Are You Descended From Witches? New Digital Document Could Help You Find Out
By Jason Daley
Genealogy has gotten pretty sophisticated in recent years. There are now massive online archives that make it easier than ever to hunt down obscure ancestors, not to mention mail-in DNA tests that can reach back centuries. But an approximately 350-year-old manuscript published online for the first time can reveal another fascinating detail about one's family history: whether any ancestors were accused of practicing witchcraft.
Just in time for Witch's Night (Halloween that is, not Walpurgisnacht), London’s Wellcome Library, which specializes in medical text and history, has digitized Manuscript 3658, Names of Witches in Scotland, 1658. The ledger records all the men and women accused of witchcraft in Scotland in between 1658 and 1662, during the apex of a century-long witch scare. According to a press release, the bound book contains the names of the accused, their town and notes about their “confessions,” which likely took place under some sort of torture.
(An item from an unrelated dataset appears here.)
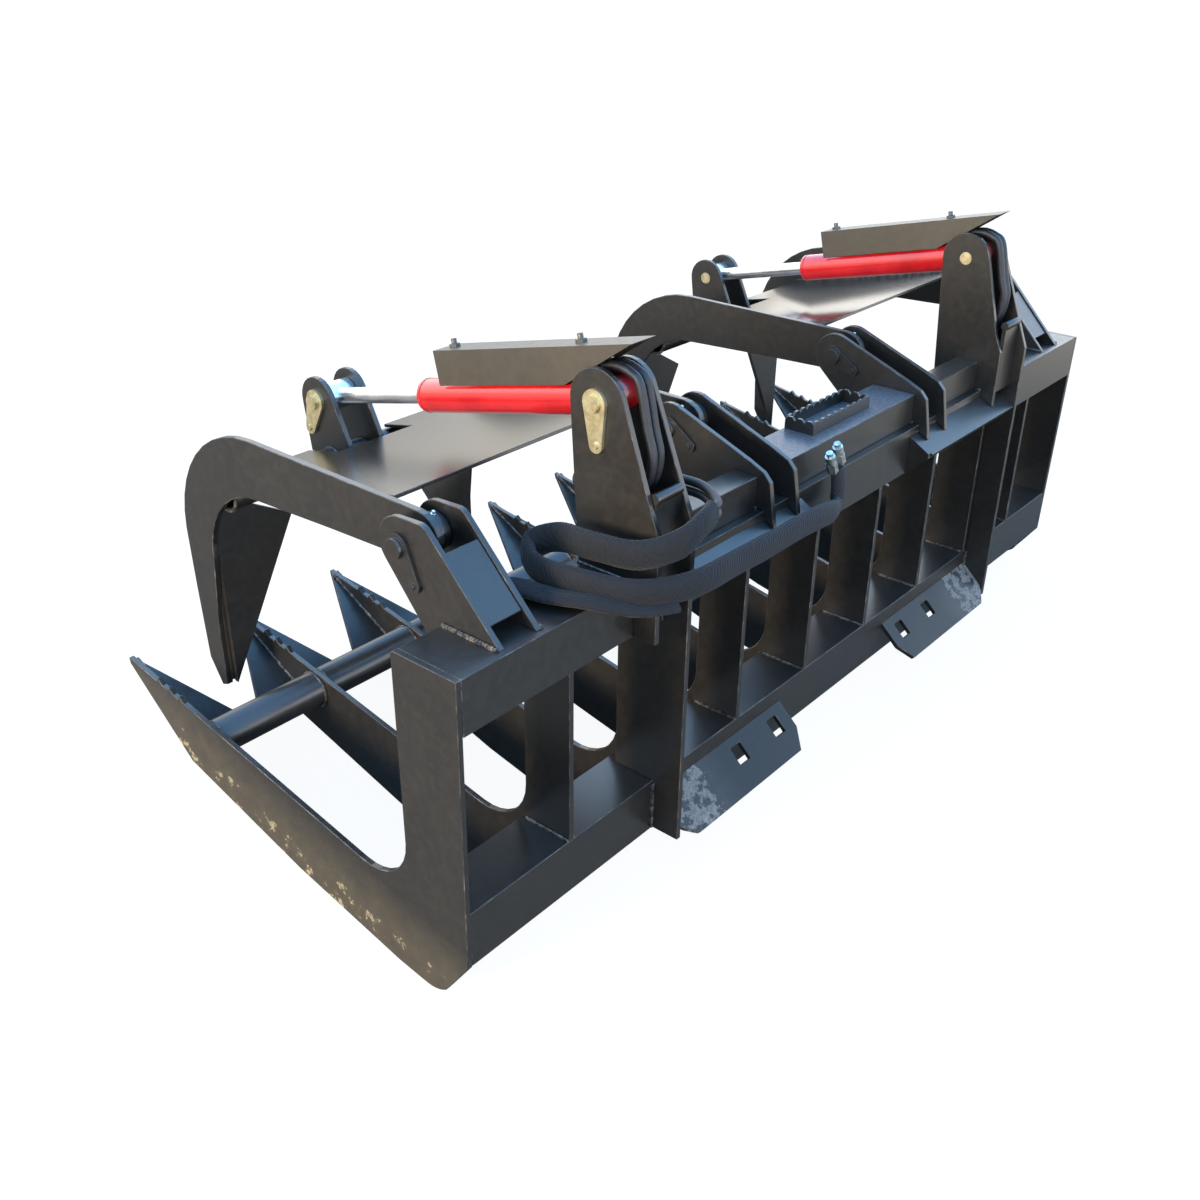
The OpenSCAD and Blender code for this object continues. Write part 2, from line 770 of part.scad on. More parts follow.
// Cord routes: round numbers, as [X, Y, Z], or [across, u, v] on a barrel.
hose_apart = 8;
barrel_route = [[0, -0.5, 46], [0, -24, 44], [0, -45, 34], [0, -58, 16], [0, -62, -6]];
left_tower_route = [[612, -8, 226], [612, 2, 190], [612, -6, 150], [612, -40, 112], [612, -90, 100],
    [610, -142, 98], [578, -168, 100], [536, -142, 104], [522, -80, 108], [518, -20, 111], [520, 24, 111],
    [545, 66, 107], [565, 72, 106]];
right_tower_route = [[0, -8, 226], [0, 2, 190], [0, -6, 140], [0, -28, 80], [0, -40, 2]];
sleeve_route = [[568, 72, 106], [604, 80, 102], [650, 74, 86], [690, 34, 72], [702, -36, 68],
    [700, -104, 60], [728, -138, 46], [756, -100, 34], [748, -30, 30], [704, 50, 22], [620, 84, 16],
    [500, 82, 8], [400, 79, 2]];
strap_route = [[420, 79, 2], [330, 77, 0], [260, 74, -6], [200, 64, -20], [150, 42, -40], [118, 28, -38],
    [114, 26, -10], [123, 28, 12], [131, 28, 29.5]];
lead_route = [[816, -140, -34], [814, -140, -4], [804, -116, 18], [780, -50, 14], [752, 10, 14],
    [706, 54, 2], [654, 76, -4]];
lead_w = 40;
lead_h = 18;

module barrel_hose(side) {
    color("black") along_cylinder(side) for (dir = [-1, 1])
        translate([dir * hose_apart, 0, 0]) hose(barrel_route, hose_d, hose_d, [1, 0, 0], 1);
}

// The left pair turns from side by side to one above the other on its way round the inner plate.
pair_turn = [0, 0, 0, 15, 40, 65, 90, 90, 90, 90, 90, 90, 90];
function paired(p, dir) =
    [for (i = [0:len(p) - 1]) p[i] + dir * hose_apart * [cos(pair_turn[i]), 0, sin(pair_turn[i])]];

module tower_hoses() {
    color("black") for (dir = [-1, 1]) {
        hose(paired(left_tower_route, dir), hose_d, hose_d, [1, 1, 1], 2);
        translate([right_tower_x + dir * hose_apart, 0, 0])
            hose(right_tower_route, hose_d, hose_d, [1, 0, 0], 1);
    }
}

module hose_sleeve() {
    color("gray") {
        hose(sleeve_route, sleeve_h, sleeve_w, [0, 0, 1], 2, 10);
        hose(strap_route, sleeve_w, sleeve_h, [0, 1, 0], 2, 10);
        hose(lead_route, lead_w, lead_h, [0, -1, 1], 1);
    }
}

stand() end_plate(1);  // left_end_plate
stand() end_plate(-1);  // right_end_plate
stand() tine(1);  // tine_1
stand() tine(2);  // tine_2
stand() tine(3);  // tine_3
stand() tine(4);  // tine_4
stand() tine(5);  // tine_5
stand() tine(6);  // tine_6
stand() tine(7);  // tine_7
stand() tine(8);  // tine_8
stand() spade_wings();
stand() front_tube();
stand() top_beam();
stand() lower_beam();
stand() step_rails();
stand() step_box();
stand() step_tread();
stand() top_lips();
stand() side_plate(coupler_w / 2);  // left_side_plate
stand() side_plate(-coupler_w / 2 - tower_t);  // right_side_plate
stand() tower_plates();
stand() tower_webs();
stand() bottom_lips();
stand() hinge_ears(1);  // left_hinge_ears
stand() hinge_ears(-1);  // right_hinge_ears
stand() ear_webs();
stand() hinge_pins();
stand() tower_pins();
stand() hose_couplers();
stand() arm(outer_arm_x);  // left_outer_arm
stand() arm(arm_inner_x);  // left_inner_arm
stand() arm_wings(1);  // left_arm_wings
stand() pivot_bosses(1);  // left_pivot_bosses
stand() grapple_sheet(1);  // left_grapple_sheet
stand() cross_tube(1);  // left_cross_tube
stand() lug_ears(1);  // left_lug_ears
stand() lug_pin(1);  // left_lug_pin
stand() barrel(1);  // left_barrel
stand() gland(1);  // left_gland
stand() guard(1);  // left_guard
stand() port_fittings(1);  // left_port_fittings
stand() rod(1);  // left_rod
stand() arm(-outer_arm_x);  // right_outer_arm
stand() arm(-arm_inner_x);  // right_inner_arm
stand() arm_wings(-1);  // right_arm_wings
stand() pivot_bosses(-1);  // right_pivot_bosses
stand() grapple_sheet(-1);  // right_grapple_sheet
stand() cross_tube(-1);  // right_cross_tube
stand() lug_ears(-1);  // right_lug_ears
stand() lug_pin(-1);  // right_lug_pin
stand() barrel(-1);  // right_barrel
stand() gland(-1);  // right_gland
stand() guard(-1);  // right_guard
stand() port_fittings(-1);  // right_port_fittings
stand() rod(-1);  // right_rod
stand() barrel_hose(1);  // left_barrel_hose
stand() barrel_hose(-1);  // right_barrel_hose
stand() tower_hoses();
stand() hose_sleeve();
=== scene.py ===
# %% [markdown]
# # A root grapple bucket
# The steel parts are already there at their real size: the frame below loads them, each in its own node.
# This notebook adds what makes them look real: paint, pale plate edges of worn paint with a painted highlight, weld
# beads, hoses and a woven sleeve.

# %% Load the steel parts
import json
import math

import bmesh
import bpy
from mathutils import Matrix, Vector, noise


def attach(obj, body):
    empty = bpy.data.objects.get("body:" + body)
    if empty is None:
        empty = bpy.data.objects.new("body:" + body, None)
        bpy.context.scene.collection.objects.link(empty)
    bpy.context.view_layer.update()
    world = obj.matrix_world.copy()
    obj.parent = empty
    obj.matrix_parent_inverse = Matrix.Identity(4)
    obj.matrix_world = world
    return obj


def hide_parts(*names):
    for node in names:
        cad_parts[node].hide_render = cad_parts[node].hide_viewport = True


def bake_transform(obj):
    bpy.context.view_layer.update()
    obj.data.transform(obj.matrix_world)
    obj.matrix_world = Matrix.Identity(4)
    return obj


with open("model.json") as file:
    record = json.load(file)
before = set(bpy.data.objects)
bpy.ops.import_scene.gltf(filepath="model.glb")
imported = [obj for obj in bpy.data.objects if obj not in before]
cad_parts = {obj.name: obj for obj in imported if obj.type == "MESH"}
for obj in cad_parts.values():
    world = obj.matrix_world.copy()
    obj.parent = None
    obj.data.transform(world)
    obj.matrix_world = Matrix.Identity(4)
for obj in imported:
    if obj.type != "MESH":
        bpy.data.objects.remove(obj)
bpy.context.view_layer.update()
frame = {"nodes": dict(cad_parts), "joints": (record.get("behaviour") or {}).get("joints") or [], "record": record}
MM = 0.001

# %% [markdown]
# ## The leaning frame
# The bucket was drawn upright, with its top beam level, and then leant onto the flat soles of its tines.
# Places on it are easier to read in the upright drawing, so one matrix takes them to where the part stands.
# The lean comes from the rise of the tines' soles, and the hinge pin, known in both, gives the shift.

# %% The matrix from the drawing to the floor
SOLE_LENGTH = 247 * MM
SOLE_RISE = 50 * MM
LEAN = math.asin(SOLE_RISE / SOLE_LENGTH)
HINGE_DRAWN = Vector((0, -200, 96)) * MM


def joint_place(name):
    """Where a joint's axis passes, in the standing part."""
    return next(Vector(j["pos_m"]) for j in frame["joints"] if j["name"] == name)


turn = Matrix.Rotation(LEAN, 4, "X")
hinge = joint_place("grapple_left_hinge")
lift = Vector((0, hinge.y, hinge.z)) - turn @ HINGE_DRAWN
STAND = Matrix.Translation(lift) @ turn


def at(x, y, z):
    """A point of the upright drawing in millimetres, as it stands."""
    return STAND @ (Vector((x, y, z)) * MM)


print("lean", round(math.degrees(LEAN), 2), "shift", [round(v, 4) for v in lift])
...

According to The Scotsman, about 3,000 to 5,000 people in Scotland were publicly accused of witchcraft in 16th and 17th centuries, spurred on by the Scottish Witchcraft Act of 1563, which made witchcraft a crime punishable by death. That Act was vague, both in its definition of witchcraft and in how to identify witchcraft. At least 2,000 people were killed for being witches before the Act was repealed in 1736.
“This manuscript offers us a glimpse into a world that often went undocumented,” says Christopher Hilton, Senior Archivist at the Wellcome Library says in a press release on Ancestry.com, which hosts the list, though the manuscript is also available for free from the library. “How ordinary people, outside the mainstream of science and medicine, tried to bring order and control to the world around them. This might mean charms and spells, or the use of healing herbs and other types of folk medicine, or both. We’ll probably never know the combinations of events that saw each of these individuals accused of witchcraft.”
According to the extensive Survey in Scottish Witchcraft, there are records for 3,837 people accused of witchcraft, and 84 percent of the accused are women. About 65 percent of the accused were over the age of 40. Contrary to popular legend, the Survey found that folk healers and widows only made up a fraction of the accused witches. Nor were they necessarily poor; while nobles only made up about 6 percent of accused witches, about 64 percent of the accused came from what would now be considered the middle class.
Torture was often used to elicit confession, with sleep depravation being a favorite tactic. In Scotland, at least, the swimming test, known as indicium aquae, was rare. The test judged whether those believed to be witches (or criminals) were guilty by tying them up and then tossing them into water. If the water rejected them as a “servant of the devil,” they floated and were deemed guilty. If they sank, and often subsequently drowned, they were found not guilty. Most witches were tortured into a confession. If they were found guilty they were typically strangled at the stake then burned.
Over time and especially during the panic covered by the Wellcome manuscript, lawyers in Scotland began to distrust some of the tactics used to identify witches, such as searching for "witches marks" or "witches teats" on their bodies which were often just scars, moles, warts, skin tags or birth marks. As the state became more secular and the Enlightenment began to take hold, belief in witchcraft decreased. In 1736, when the Scottish Witchcraft Act was repealed, it was replaced with the crime of “pretended witchcraft” which carried a 1-year prison sentence instead of death.